-- start of Data for this task --
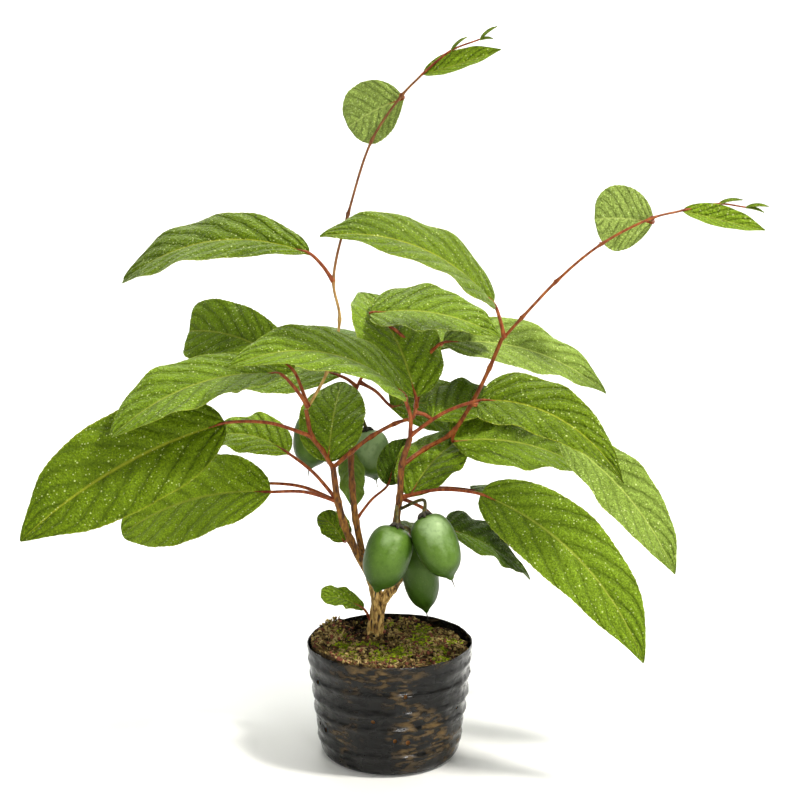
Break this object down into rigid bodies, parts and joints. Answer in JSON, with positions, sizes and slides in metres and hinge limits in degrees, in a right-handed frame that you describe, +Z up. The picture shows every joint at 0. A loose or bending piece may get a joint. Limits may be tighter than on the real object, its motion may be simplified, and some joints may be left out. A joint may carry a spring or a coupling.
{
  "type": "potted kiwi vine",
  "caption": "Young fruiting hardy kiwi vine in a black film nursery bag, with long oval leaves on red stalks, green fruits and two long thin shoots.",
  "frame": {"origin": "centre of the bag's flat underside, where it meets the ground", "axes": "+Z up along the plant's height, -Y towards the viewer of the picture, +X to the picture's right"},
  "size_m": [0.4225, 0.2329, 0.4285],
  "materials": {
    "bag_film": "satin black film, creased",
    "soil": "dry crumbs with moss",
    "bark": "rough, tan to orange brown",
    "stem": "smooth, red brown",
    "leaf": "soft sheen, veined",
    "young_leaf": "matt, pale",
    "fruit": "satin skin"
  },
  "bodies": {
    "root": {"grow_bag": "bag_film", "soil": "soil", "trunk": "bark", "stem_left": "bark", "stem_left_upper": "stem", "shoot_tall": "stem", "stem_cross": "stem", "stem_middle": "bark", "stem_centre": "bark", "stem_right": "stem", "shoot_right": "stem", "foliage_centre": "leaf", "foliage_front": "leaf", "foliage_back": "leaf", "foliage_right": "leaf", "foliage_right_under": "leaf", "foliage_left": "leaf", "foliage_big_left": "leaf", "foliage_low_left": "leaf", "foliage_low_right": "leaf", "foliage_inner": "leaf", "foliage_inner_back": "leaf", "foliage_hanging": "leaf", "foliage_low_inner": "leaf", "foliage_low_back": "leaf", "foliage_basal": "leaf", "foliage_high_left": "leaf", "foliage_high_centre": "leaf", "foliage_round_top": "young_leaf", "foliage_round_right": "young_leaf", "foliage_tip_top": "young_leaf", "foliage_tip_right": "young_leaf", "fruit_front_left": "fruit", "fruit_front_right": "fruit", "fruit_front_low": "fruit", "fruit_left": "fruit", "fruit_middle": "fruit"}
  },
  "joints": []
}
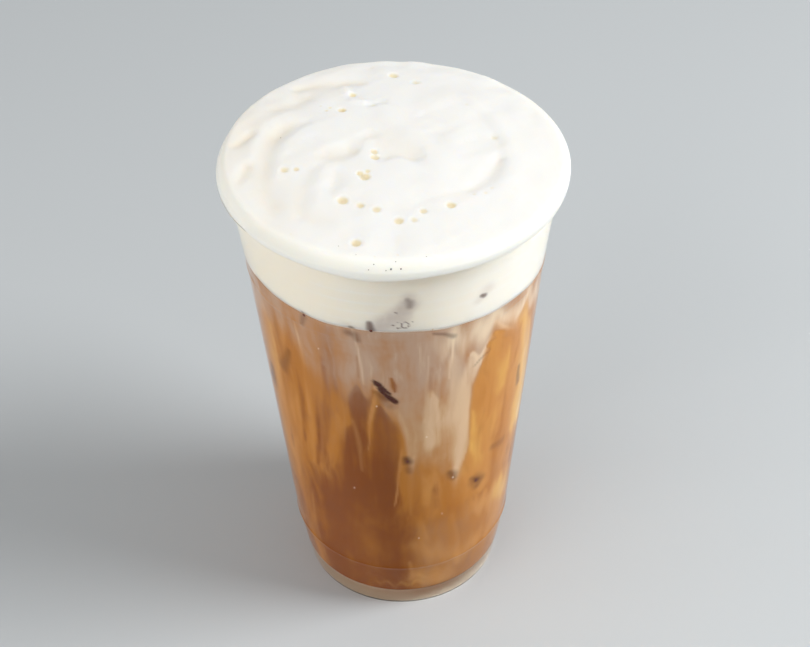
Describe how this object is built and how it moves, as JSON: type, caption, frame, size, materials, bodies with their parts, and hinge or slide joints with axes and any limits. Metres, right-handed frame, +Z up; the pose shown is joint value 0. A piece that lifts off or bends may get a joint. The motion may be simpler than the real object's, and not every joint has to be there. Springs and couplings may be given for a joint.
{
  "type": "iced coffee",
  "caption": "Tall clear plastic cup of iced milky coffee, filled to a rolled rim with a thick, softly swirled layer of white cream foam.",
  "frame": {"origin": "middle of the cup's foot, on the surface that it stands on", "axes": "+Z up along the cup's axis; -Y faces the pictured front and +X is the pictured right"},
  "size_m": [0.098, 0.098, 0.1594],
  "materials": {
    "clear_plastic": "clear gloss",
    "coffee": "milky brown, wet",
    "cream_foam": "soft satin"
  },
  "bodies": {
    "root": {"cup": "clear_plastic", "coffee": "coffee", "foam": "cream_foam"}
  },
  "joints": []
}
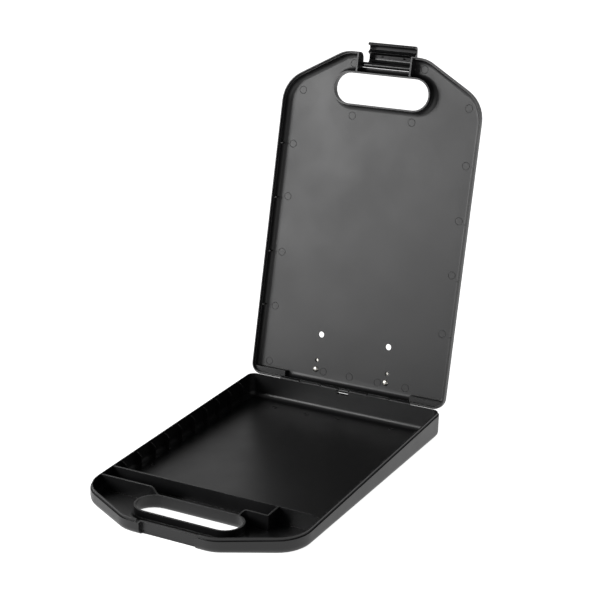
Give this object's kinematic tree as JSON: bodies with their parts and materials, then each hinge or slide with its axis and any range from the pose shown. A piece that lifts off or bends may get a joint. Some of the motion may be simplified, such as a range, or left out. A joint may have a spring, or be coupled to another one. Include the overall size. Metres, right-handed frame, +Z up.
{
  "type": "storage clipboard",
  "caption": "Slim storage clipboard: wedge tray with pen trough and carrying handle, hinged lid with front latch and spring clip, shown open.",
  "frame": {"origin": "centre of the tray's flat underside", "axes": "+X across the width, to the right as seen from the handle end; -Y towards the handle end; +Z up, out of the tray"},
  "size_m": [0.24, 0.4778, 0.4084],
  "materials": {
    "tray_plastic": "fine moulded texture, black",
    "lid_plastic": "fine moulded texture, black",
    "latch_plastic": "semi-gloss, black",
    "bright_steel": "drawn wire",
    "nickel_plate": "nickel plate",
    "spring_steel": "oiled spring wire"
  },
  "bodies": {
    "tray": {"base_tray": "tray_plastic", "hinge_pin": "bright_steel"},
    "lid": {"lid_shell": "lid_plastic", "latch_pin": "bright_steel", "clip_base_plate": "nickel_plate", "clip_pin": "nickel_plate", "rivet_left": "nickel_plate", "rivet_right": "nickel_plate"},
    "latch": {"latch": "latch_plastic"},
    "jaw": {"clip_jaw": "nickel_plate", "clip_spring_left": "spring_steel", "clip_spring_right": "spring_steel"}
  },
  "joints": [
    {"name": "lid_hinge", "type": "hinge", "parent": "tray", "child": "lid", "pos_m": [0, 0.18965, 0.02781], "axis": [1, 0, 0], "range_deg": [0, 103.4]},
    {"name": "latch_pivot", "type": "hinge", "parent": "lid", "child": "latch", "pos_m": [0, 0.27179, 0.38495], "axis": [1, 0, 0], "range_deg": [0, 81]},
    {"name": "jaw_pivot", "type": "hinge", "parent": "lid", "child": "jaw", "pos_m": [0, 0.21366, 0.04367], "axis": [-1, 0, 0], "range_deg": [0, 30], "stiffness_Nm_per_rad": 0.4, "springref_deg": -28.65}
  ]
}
-- end of Data for this task --
Return each entry from the material above exactly as it appears.

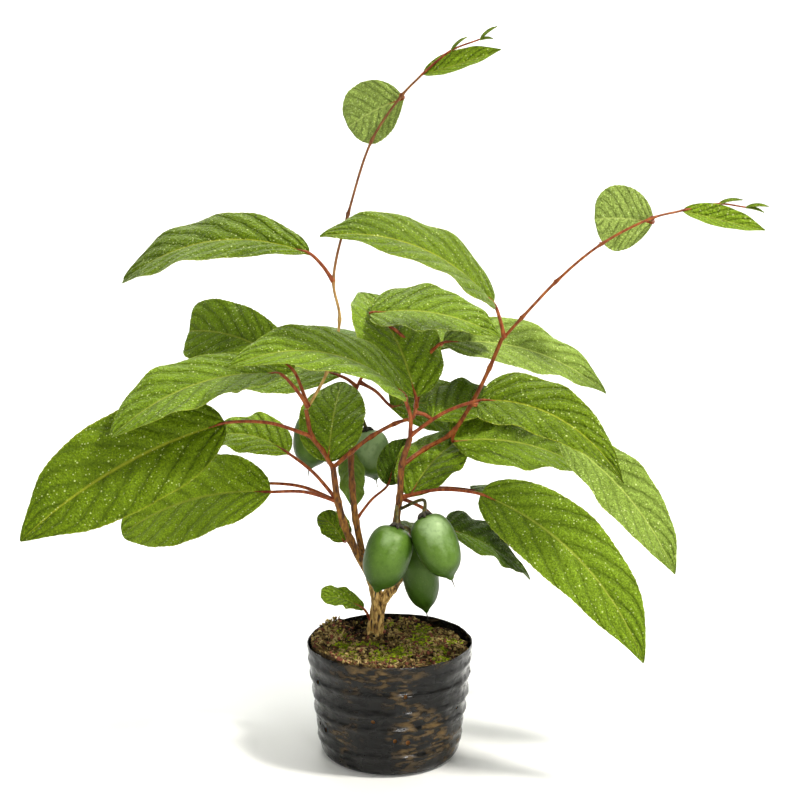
Break this object down into rigid bodies, parts and joints. Answer in JSON, with positions, sizes and slides in metres and hinge limits in degrees, in a right-handed frame that you describe, +Z up. The picture shows every joint at 0. A loose or bending piece may get a joint. Limits may be tighter than on the real object, its motion may be simplified, and some joints may be left out. A joint may carry a spring or a coupling.
{
  "type": "potted kiwi vine",
  "caption": "Young fruiting hardy kiwi vine in a black film nursery bag, with long oval leaves on red stalks, green fruits and two long thin shoots.",
  "frame": {"origin": "centre of the bag's flat underside, where it meets the ground", "axes": "+Z up along the plant's height, -Y towards the viewer of the picture, +X to the picture's right"},
  "size_m": [0.4225, 0.2329, 0.4285],
  "materials": {
    "bag_film": "satin black film, creased",
    "soil": "dry crumbs with moss",
    "bark": "rough, tan to orange brown",
    "stem": "smooth, red brown",
    "leaf": "soft sheen, veined",
    "young_leaf": "matt, pale",
    "fruit": "satin skin"
  },
  "bodies": {
    "root": {"grow_bag": "bag_film", "soil": "soil", "trunk": "bark", "stem_left": "bark", "stem_left_upper": "stem", "shoot_tall": "stem", "stem_cross": "stem", "stem_middle": "bark", "stem_centre": "bark", "stem_right": "stem", "shoot_right": "stem", "foliage_centre": "leaf", "foliage_front": "leaf", "foliage_back": "leaf", "foliage_right": "leaf", "foliage_right_under": "leaf", "foliage_left": "leaf", "foliage_big_left": "leaf", "foliage_low_left": "leaf", "foliage_low_right": "leaf", "foliage_inner": "leaf", "foliage_inner_back": "leaf", "foliage_hanging": "leaf", "foliage_low_inner": "leaf", "foliage_low_back": "leaf", "foliage_basal": "leaf", "foliage_high_left": "leaf", "foliage_high_centre": "leaf", "foliage_round_top": "young_leaf", "foliage_round_right": "young_leaf", "foliage_tip_top": "young_leaf", "foliage_tip_right": "young_leaf", "fruit_front_left": "fruit", "fruit_front_right": "fruit", "fruit_front_low": "fruit", "fruit_left": "fruit", "fruit_middle": "fruit"}
  },
  "joints": []
}
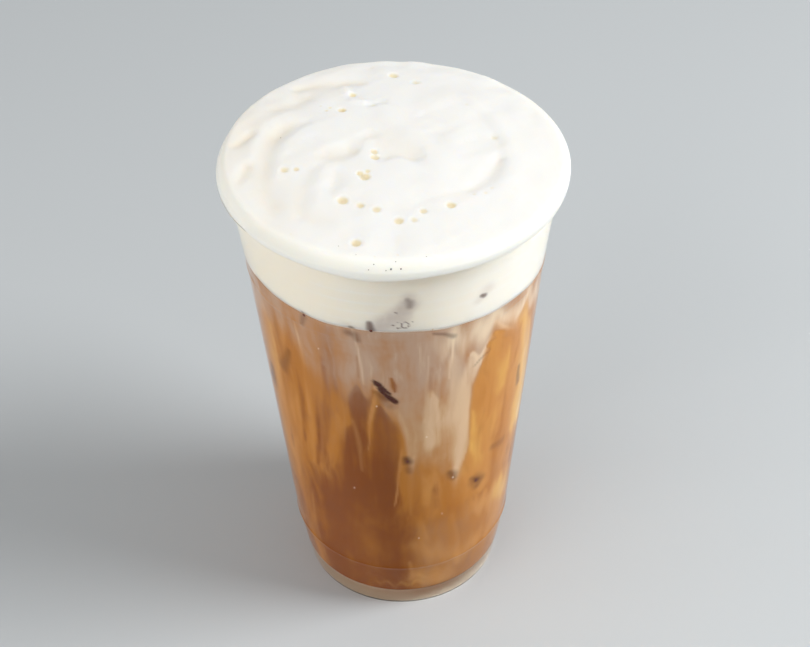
Describe how this object is built and how it moves, as JSON: type, caption, frame, size, materials, bodies with their parts, and hinge or slide joints with axes and any limits. Metres, right-handed frame, +Z up; the pose shown is joint value 0. A piece that lifts off or bends may get a joint. The motion may be simpler than the real object's, and not every joint has to be there. Springs and couplings may be given for a joint.
{
  "type": "iced coffee",
  "caption": "Tall clear plastic cup of iced milky coffee, filled to a rolled rim with a thick, softly swirled layer of white cream foam.",
  "frame": {"origin": "middle of the cup's foot, on the surface that it stands on", "axes": "+Z up along the cup's axis; -Y faces the pictured front and +X is the pictured right"},
  "size_m": [0.098, 0.098, 0.1594],
  "materials": {
    "clear_plastic": "clear gloss",
    "coffee": "milky brown, wet",
    "cream_foam": "soft satin"
  },
  "bodies": {
    "root": {"cup": "clear_plastic", "coffee": "coffee", "foam": "cream_foam"}
  },
  "joints": []
}
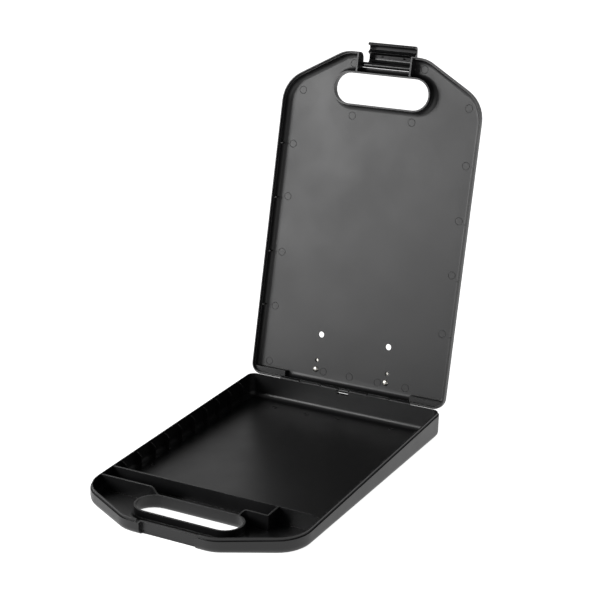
Give this object's kinematic tree as JSON: bodies with their parts and materials, then each hinge or slide with its axis and any range from the pose shown. A piece that lifts off or bends may get a joint. Some of the motion may be simplified, such as a range, or left out. A joint may have a spring, or be coupled to another one. Include the overall size. Metres, right-handed frame, +Z up.
{
  "type": "storage clipboard",
  "caption": "Slim storage clipboard: wedge tray with pen trough and carrying handle, hinged lid with front latch and spring clip, shown open.",
  "frame": {"origin": "centre of the tray's flat underside", "axes": "+X across the width, to the right as seen from the handle end; -Y towards the handle end; +Z up, out of the tray"},
  "size_m": [0.24, 0.4778, 0.4084],
  "materials": {
    "tray_plastic": "fine moulded texture, black",
    "lid_plastic": "fine moulded texture, black",
    "latch_plastic": "semi-gloss, black",
    "bright_steel": "drawn wire",
    "nickel_plate": "nickel plate",
    "spring_steel": "oiled spring wire"
  },
  "bodies": {
    "tray": {"base_tray": "tray_plastic", "hinge_pin": "bright_steel"},
    "lid": {"lid_shell": "lid_plastic", "latch_pin": "bright_steel", "clip_base_plate": "nickel_plate", "clip_pin": "nickel_plate", "rivet_left": "nickel_plate", "rivet_right": "nickel_plate"},
    "latch": {"latch": "latch_plastic"},
    "jaw": {"clip_jaw": "nickel_plate", "clip_spring_left": "spring_steel", "clip_spring_right": "spring_steel"}
  },
  "joints": [
    {"name": "lid_hinge", "type": "hinge", "parent": "tray", "child": "lid", "pos_m": [0, 0.18965, 0.02781], "axis": [1, 0, 0], "range_deg": [0, 103.4]},
    {"name": "latch_pivot", "type": "hinge", "parent": "lid", "child": "latch", "pos_m": [0, 0.27179, 0.38495], "axis": [1, 0, 0], "range_deg": [0, 81]},
    {"name": "jaw_pivot", "type": "hinge", "parent": "lid", "child": "jaw", "pos_m": [0, 0.21366, 0.04367], "axis": [-1, 0, 0], "range_deg": [0, 30], "stiffness_Nm_per_rad": 0.4, "springref_deg": -28.65}
  ]
}